[Written task]
Restrict the output to the lines below starting at the one that contains "for (a = PENTAGONS) pentagon_panel(a);" and ending at the one that contains "before = set(bpy.data.objects)", and restate them word for word, both ends included.
+++
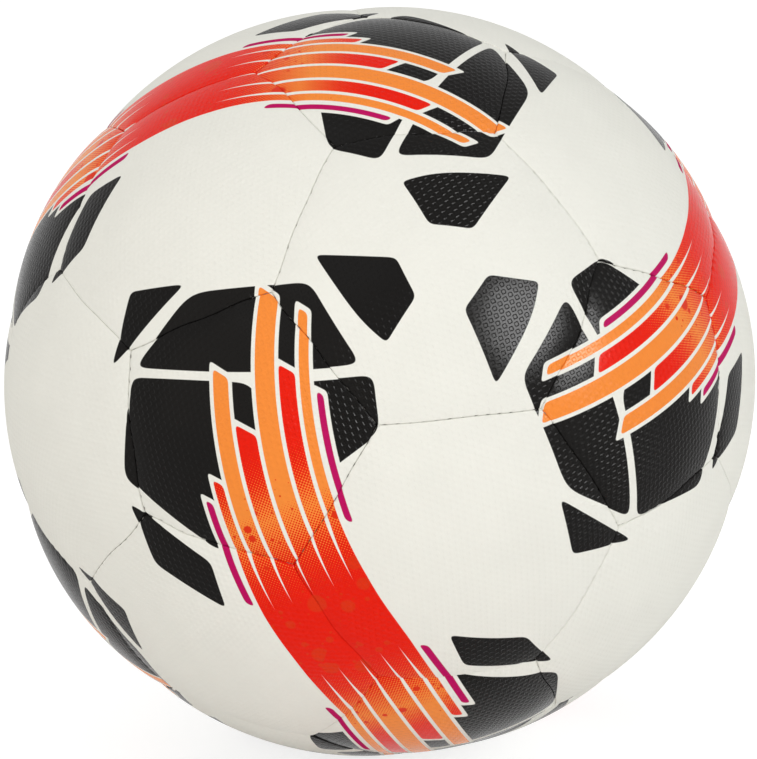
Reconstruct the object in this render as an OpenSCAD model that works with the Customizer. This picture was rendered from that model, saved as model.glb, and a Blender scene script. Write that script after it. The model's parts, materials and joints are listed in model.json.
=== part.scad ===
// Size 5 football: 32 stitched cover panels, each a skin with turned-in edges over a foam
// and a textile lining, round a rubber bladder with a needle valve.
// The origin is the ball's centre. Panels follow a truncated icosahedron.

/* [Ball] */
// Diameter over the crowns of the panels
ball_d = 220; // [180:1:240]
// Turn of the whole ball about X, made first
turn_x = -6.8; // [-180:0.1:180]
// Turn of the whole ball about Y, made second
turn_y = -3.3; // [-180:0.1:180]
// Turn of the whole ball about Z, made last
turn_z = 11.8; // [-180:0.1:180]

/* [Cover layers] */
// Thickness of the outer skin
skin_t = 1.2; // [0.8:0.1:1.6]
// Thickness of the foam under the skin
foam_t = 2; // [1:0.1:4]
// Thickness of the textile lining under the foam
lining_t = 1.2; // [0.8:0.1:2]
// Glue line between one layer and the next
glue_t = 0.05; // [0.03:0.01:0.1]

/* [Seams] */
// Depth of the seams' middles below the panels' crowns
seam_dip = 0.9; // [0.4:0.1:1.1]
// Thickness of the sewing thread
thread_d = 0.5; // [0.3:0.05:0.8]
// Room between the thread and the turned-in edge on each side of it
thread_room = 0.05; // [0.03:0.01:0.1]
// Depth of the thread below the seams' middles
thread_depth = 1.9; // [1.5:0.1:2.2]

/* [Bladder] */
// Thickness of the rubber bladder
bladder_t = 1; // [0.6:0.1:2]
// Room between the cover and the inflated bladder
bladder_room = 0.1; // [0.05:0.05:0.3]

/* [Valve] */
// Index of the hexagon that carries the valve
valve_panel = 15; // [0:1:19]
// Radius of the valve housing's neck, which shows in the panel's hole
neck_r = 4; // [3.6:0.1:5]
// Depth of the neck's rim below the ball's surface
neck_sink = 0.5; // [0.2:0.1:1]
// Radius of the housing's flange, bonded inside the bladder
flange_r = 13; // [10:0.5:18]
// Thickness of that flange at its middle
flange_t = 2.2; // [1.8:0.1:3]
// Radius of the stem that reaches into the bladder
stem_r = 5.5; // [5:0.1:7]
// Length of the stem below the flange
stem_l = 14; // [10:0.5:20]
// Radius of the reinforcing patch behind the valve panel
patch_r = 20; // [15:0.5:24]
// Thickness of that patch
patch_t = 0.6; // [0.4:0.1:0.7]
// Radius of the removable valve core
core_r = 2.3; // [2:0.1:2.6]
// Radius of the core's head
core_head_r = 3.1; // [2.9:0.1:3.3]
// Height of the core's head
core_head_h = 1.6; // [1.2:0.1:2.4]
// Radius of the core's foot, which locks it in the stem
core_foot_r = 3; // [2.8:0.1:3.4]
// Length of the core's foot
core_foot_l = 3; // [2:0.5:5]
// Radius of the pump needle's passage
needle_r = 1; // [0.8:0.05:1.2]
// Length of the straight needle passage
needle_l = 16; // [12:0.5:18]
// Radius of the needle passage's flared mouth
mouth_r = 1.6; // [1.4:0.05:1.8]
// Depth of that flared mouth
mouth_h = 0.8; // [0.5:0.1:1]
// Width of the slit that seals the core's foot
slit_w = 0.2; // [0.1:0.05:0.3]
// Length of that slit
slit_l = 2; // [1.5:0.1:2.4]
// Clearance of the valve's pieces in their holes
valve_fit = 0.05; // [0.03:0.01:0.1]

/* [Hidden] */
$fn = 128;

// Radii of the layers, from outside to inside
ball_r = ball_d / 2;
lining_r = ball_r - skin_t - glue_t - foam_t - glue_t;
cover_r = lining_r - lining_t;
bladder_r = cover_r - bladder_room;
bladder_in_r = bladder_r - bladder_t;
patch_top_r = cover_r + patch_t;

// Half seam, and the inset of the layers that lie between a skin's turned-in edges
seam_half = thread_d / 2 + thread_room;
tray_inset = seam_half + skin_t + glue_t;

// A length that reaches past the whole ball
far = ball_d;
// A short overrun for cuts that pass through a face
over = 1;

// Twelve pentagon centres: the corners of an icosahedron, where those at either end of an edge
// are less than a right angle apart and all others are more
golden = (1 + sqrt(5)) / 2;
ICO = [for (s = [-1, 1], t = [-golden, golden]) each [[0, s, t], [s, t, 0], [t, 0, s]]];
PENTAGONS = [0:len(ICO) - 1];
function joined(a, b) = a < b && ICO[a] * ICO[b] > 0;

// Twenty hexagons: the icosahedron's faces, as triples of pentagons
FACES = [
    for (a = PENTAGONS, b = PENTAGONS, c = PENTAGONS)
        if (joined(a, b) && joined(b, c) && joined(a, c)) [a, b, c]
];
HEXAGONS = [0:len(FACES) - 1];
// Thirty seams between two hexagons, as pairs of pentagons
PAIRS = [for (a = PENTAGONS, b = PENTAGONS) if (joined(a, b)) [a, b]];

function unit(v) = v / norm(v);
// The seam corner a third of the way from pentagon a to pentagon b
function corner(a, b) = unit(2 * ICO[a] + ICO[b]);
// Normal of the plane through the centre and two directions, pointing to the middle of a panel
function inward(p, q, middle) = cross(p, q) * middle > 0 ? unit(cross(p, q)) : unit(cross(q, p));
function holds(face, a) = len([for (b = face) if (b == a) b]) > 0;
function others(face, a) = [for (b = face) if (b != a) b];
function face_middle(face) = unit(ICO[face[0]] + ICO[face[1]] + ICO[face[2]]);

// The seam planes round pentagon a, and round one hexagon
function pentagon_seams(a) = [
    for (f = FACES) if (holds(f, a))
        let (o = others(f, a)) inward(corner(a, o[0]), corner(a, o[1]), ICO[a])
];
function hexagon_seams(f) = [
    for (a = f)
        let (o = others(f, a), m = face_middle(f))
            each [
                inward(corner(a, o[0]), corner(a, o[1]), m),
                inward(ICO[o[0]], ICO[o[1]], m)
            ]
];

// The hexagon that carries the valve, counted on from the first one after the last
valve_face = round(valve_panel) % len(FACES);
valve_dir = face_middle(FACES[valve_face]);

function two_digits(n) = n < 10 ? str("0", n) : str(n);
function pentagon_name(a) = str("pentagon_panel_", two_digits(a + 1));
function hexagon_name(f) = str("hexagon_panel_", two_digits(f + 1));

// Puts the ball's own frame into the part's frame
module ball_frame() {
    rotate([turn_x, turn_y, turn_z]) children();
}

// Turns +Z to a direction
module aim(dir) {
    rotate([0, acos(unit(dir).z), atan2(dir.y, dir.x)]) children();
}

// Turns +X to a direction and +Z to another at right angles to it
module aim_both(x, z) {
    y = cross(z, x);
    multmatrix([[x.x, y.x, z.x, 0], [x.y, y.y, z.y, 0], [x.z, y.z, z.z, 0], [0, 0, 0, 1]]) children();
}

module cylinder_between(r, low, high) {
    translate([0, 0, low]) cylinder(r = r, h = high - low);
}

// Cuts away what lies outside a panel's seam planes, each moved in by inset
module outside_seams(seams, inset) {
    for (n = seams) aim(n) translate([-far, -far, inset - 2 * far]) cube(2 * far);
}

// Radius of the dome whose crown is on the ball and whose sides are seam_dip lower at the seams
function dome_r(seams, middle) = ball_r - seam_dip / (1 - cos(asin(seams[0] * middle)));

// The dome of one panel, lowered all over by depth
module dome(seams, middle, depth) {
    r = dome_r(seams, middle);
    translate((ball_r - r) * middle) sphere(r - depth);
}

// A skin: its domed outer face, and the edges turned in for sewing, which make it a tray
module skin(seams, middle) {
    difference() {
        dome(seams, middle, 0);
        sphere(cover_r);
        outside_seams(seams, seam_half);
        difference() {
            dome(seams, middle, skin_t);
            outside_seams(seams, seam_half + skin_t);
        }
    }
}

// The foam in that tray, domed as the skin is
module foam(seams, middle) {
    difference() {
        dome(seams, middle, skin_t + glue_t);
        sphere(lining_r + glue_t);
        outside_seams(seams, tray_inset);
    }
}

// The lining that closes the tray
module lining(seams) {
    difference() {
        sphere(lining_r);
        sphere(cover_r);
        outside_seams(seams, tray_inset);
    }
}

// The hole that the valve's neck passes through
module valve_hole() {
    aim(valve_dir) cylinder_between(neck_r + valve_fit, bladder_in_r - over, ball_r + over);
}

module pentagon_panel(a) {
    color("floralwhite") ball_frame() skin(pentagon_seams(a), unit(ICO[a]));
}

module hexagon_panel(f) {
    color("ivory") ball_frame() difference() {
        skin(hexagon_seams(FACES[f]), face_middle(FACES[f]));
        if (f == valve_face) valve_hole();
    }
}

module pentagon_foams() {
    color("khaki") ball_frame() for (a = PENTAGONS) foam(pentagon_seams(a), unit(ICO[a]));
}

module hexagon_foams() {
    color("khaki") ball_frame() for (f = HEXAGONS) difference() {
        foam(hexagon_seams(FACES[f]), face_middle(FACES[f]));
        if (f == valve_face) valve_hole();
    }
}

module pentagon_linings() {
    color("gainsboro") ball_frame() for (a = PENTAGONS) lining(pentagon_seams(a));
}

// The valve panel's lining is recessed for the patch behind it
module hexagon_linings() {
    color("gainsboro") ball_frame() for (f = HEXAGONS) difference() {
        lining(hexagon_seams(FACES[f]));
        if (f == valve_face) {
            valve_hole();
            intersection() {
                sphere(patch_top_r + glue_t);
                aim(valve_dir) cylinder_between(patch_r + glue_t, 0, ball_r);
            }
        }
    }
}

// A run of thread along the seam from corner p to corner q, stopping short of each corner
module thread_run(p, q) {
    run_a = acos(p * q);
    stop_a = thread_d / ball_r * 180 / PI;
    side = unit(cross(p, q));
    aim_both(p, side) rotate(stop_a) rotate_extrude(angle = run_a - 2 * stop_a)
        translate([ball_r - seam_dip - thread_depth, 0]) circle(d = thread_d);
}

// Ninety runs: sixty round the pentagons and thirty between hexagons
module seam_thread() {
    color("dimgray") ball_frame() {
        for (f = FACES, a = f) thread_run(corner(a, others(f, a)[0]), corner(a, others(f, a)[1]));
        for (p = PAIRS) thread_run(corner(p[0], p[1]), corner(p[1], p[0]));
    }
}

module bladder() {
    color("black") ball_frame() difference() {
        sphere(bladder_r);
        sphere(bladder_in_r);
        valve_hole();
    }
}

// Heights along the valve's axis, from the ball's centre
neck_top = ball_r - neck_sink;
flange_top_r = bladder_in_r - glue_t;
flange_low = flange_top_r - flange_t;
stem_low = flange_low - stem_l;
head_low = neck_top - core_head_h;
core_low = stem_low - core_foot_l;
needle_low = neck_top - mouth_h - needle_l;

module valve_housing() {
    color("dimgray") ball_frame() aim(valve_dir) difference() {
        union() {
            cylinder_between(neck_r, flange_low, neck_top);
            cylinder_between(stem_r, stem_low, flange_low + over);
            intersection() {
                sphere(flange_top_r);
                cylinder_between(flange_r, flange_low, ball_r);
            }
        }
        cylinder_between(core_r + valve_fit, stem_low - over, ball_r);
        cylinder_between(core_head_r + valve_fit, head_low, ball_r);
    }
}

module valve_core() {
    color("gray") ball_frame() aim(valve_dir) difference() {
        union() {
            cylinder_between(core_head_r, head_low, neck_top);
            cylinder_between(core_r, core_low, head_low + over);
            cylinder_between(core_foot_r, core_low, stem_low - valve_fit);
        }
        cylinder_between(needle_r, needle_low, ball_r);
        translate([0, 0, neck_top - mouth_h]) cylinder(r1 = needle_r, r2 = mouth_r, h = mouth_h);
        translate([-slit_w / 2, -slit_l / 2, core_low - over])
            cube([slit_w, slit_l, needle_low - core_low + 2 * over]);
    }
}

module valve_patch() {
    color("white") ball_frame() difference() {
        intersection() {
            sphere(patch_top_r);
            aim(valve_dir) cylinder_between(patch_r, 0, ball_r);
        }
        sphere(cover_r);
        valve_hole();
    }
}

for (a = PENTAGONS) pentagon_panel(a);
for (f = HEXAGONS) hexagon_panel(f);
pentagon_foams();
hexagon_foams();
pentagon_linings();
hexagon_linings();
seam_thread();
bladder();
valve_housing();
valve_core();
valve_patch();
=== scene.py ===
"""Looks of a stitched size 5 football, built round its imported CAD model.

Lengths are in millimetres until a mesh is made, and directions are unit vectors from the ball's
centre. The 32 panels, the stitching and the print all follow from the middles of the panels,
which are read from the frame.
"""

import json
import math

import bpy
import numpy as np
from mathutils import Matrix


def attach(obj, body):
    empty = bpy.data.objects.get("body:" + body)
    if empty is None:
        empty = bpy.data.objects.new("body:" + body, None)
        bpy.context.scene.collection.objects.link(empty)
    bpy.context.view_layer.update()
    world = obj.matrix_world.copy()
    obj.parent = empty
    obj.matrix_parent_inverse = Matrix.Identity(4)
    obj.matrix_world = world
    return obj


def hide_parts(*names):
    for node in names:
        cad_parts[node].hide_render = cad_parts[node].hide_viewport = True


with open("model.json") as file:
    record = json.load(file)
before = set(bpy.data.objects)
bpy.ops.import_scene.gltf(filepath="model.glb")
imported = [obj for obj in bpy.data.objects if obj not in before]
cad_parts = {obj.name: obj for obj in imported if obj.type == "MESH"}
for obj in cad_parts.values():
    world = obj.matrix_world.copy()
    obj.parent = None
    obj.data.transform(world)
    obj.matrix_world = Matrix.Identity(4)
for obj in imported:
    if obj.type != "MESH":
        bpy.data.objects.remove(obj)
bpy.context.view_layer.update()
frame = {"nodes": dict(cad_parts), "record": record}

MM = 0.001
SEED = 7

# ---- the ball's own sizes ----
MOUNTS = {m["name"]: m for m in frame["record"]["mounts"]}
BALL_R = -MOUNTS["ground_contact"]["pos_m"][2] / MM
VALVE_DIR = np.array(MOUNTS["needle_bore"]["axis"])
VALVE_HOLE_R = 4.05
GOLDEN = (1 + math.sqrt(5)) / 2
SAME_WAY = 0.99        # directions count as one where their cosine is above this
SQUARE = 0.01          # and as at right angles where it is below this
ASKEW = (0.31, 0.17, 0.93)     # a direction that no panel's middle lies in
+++
[Answer to this task]
for (a = PENTAGONS) pentagon_panel(a);
for (f = HEXAGONS) hexagon_panel(f);
pentagon_foams();
hexagon_foams();
pentagon_linings();
hexagon_linings();
seam_thread();
bladder();
valve_housing();
valve_core();
valve_patch();
=== scene.py ===
"""Looks of a stitched size 5 football, built round its imported CAD model.

Lengths are in millimetres until a mesh is made, and directions are unit vectors from the ball's
centre. The 32 panels, the stitching and the print all follow from the middles of the panels,
which are read from the frame.
"""

import json
import math

import bpy
import numpy as np
from mathutils import Matrix


def attach(obj, body):
    empty = bpy.data.objects.get("body:" + body)
    if empty is None:
        empty = bpy.data.objects.new("body:" + body, None)
        bpy.context.scene.collection.objects.link(empty)
    bpy.context.view_layer.update()
    world = obj.matrix_world.copy()
    obj.parent = empty
    obj.matrix_parent_inverse = Matrix.Identity(4)
    obj.matrix_world = world
    return obj


def hide_parts(*names):
    for node in names:
        cad_parts[node].hide_render = cad_parts[node].hide_viewport = True


with open("model.json") as file:
    record = json.load(file)
before = set(bpy.data.objects)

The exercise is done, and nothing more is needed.